> **INSTRUCTION**: Give back the lines exactly, from the first one to the line with "lies on z = 0.", both ends included.

> **AVAILABLE DATA**:
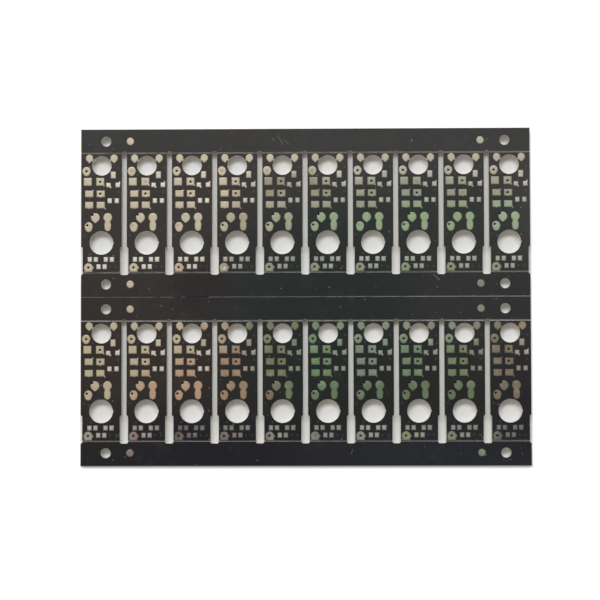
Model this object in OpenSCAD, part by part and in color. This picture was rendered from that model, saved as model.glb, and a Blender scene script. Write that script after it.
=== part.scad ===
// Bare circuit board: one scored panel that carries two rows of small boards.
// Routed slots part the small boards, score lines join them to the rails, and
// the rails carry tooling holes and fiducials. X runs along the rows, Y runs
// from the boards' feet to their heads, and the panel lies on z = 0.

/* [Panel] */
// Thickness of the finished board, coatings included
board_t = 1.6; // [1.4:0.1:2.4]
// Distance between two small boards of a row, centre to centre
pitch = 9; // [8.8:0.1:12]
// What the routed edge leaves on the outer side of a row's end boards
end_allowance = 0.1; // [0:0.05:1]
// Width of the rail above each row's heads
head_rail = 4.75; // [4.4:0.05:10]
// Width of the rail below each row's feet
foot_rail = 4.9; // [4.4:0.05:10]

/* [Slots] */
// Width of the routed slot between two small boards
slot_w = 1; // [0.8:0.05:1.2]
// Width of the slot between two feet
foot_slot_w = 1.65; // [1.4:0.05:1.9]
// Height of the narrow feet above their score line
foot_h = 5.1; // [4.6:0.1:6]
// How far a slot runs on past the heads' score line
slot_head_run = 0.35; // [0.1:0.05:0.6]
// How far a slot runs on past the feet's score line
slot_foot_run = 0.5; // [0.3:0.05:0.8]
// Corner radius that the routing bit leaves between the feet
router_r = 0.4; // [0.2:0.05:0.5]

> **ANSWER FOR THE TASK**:
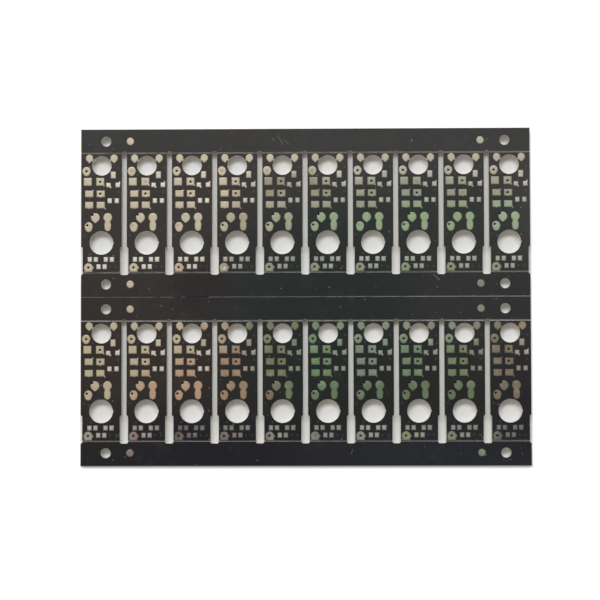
Model this object in OpenSCAD, part by part and in color. This picture was rendered from that model, saved as model.glb, and a Blender scene script. Write that script after it.
=== part.scad ===
// Bare circuit board: one scored panel that carries two rows of small boards.
// Routed slots part the small boards, score lines join them to the rails, and
// the rails carry tooling holes and fiducials. X runs along the rows, Y runs
// from the boards' feet to their heads, and the panel lies on z = 0.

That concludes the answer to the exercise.